> Stated exercise: From the entries below, reproduce exactly the line containing "Keep writing the", the line containing "hole in it.", and every line in between, with nothing added.

(Rows from a 3D modeling dataset)

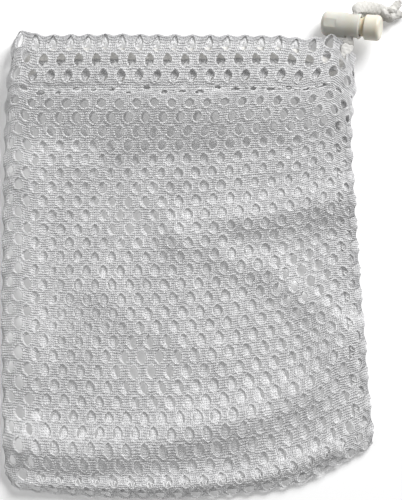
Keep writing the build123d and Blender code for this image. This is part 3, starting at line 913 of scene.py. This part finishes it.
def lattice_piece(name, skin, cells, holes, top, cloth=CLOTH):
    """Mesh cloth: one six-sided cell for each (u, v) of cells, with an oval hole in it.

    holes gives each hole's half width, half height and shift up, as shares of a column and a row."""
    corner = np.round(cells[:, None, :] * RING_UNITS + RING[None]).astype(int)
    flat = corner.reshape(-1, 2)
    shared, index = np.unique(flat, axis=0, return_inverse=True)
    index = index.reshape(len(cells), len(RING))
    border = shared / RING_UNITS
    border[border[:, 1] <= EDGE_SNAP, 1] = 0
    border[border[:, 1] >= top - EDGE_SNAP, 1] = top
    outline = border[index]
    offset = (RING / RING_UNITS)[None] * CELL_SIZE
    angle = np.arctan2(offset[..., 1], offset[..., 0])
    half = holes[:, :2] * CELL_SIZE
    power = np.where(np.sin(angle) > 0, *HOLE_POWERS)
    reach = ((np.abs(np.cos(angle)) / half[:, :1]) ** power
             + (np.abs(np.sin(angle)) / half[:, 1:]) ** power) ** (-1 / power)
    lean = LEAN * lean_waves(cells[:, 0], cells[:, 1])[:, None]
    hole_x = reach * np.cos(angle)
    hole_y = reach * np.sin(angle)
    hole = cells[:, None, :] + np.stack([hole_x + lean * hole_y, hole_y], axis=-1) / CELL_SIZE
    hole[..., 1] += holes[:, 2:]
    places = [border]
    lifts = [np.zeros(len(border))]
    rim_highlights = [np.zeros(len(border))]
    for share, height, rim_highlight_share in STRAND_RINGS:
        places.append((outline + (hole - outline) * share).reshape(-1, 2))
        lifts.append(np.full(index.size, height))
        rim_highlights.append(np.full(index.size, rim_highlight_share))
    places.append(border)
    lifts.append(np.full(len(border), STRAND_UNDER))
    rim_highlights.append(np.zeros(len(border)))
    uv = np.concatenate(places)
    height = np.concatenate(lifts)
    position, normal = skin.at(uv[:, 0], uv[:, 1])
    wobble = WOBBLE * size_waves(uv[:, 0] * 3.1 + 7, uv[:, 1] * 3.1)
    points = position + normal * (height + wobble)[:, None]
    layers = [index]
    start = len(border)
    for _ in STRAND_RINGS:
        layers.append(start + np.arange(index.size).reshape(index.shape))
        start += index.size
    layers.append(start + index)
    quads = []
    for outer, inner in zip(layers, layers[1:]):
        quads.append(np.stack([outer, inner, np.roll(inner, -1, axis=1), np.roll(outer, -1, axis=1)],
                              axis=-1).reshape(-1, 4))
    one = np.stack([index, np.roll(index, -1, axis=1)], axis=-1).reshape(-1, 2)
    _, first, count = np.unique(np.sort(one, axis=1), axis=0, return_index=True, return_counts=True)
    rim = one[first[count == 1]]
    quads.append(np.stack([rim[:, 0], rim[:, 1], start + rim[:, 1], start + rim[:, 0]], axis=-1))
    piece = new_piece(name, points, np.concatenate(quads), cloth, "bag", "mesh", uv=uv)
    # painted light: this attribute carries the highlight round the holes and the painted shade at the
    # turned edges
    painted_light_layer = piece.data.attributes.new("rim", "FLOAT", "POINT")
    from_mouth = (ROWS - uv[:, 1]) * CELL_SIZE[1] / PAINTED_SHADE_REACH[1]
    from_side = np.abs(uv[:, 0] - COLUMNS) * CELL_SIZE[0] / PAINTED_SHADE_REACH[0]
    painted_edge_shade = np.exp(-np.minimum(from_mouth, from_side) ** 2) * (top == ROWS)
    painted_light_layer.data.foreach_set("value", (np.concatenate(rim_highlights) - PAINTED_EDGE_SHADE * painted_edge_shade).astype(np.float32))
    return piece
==
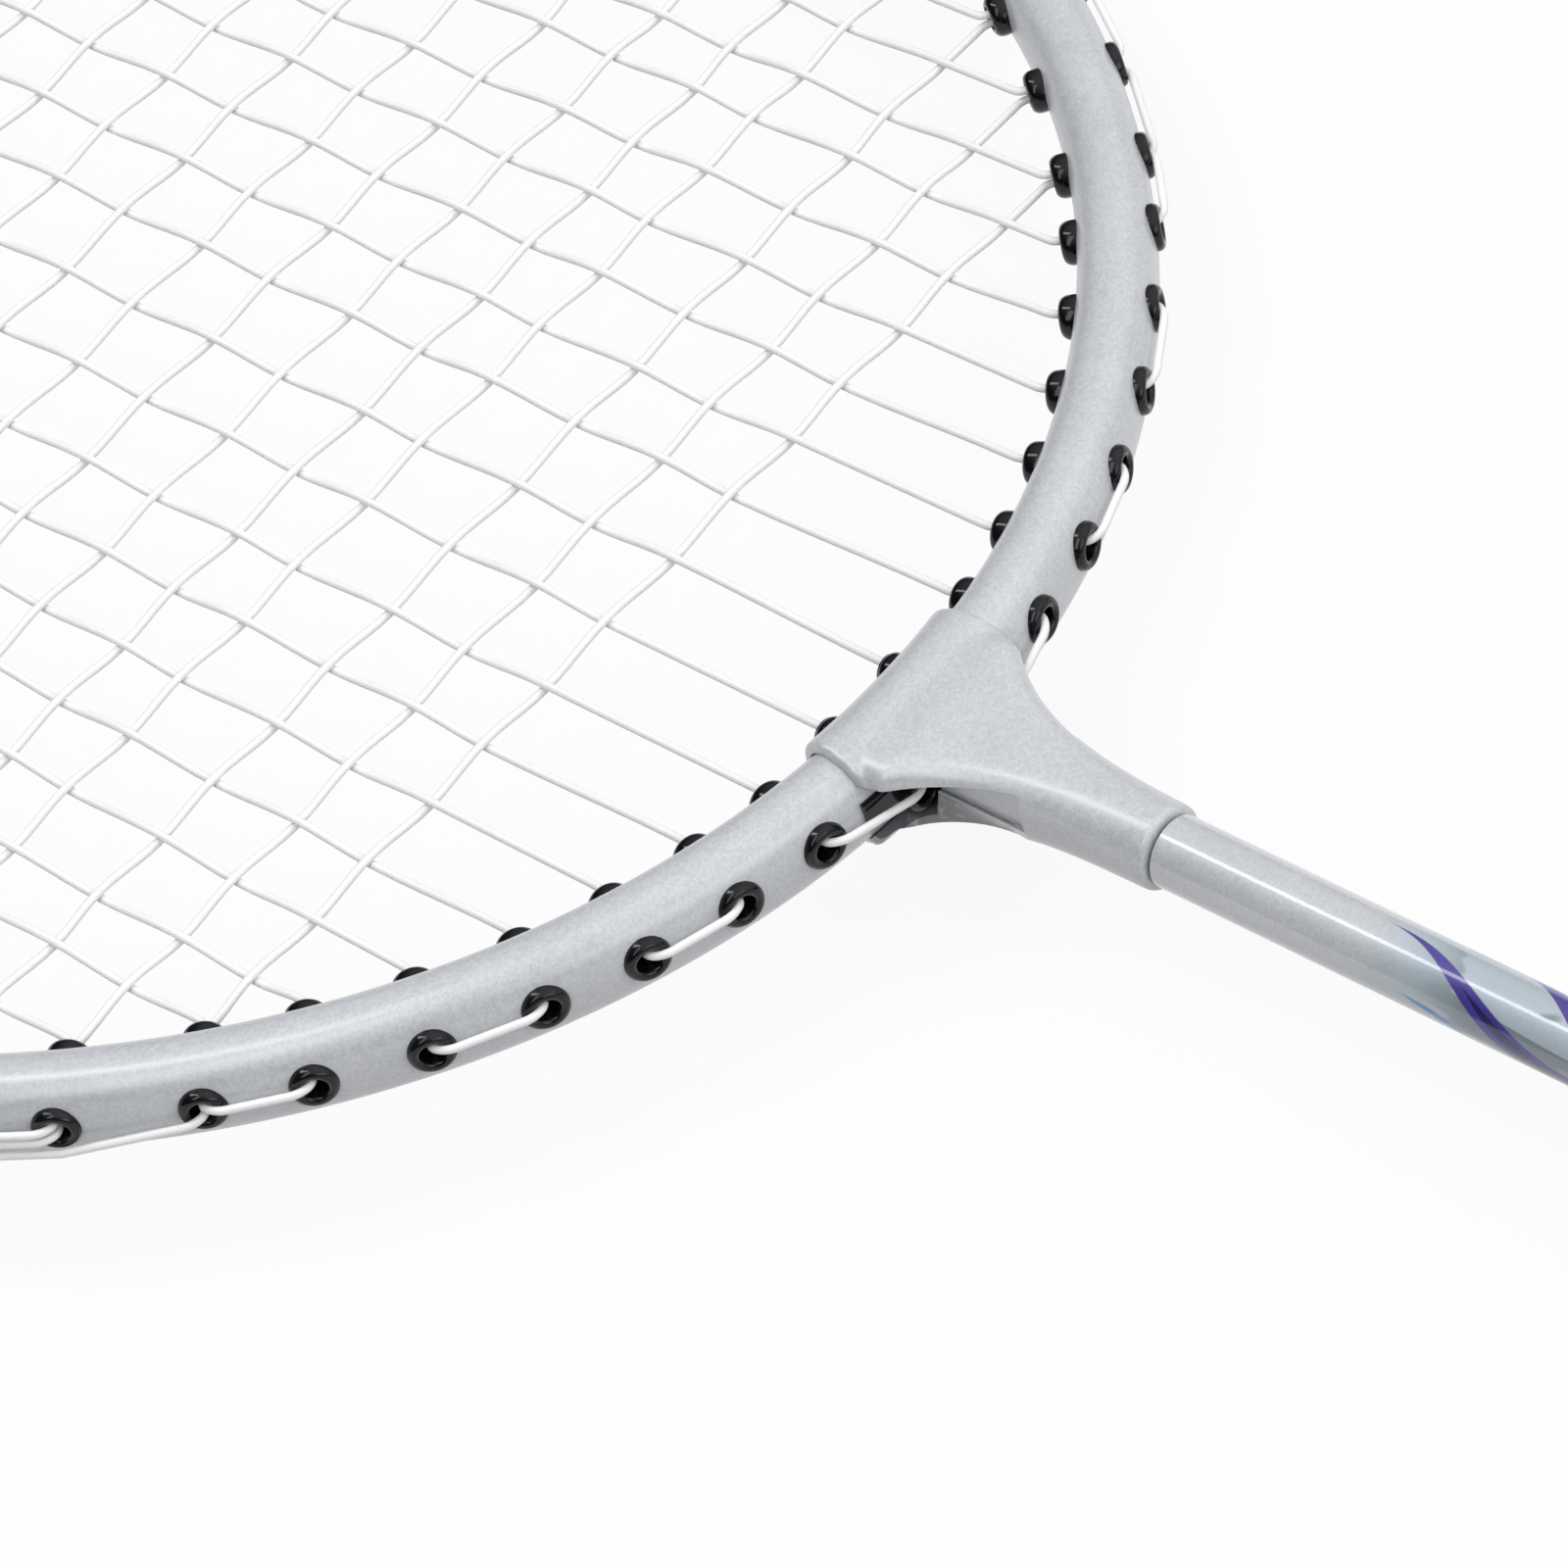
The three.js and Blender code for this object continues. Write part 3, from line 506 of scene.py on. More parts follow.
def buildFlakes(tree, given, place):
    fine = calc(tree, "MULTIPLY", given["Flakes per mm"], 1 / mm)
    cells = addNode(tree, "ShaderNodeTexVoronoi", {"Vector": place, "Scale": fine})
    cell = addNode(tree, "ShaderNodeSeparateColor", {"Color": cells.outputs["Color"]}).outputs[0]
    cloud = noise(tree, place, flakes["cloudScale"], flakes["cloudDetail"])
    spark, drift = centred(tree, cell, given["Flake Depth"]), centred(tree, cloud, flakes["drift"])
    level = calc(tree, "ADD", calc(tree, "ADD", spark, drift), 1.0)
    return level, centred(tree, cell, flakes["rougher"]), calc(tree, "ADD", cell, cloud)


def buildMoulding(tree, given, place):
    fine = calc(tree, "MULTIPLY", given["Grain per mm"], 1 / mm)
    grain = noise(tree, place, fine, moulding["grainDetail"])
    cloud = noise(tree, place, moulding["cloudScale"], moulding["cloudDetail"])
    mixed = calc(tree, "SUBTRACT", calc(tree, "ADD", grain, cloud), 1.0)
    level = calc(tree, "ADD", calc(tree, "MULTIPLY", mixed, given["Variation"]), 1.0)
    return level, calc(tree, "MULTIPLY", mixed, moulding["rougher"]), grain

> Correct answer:
Keep writing the build123d and Blender code for this image. This is part 3, starting at line 913 of scene.py. This part finishes it.
def lattice_piece(name, skin, cells, holes, top, cloth=CLOTH):
    """Mesh cloth: one six-sided cell for each (u, v) of cells, with an oval hole in it.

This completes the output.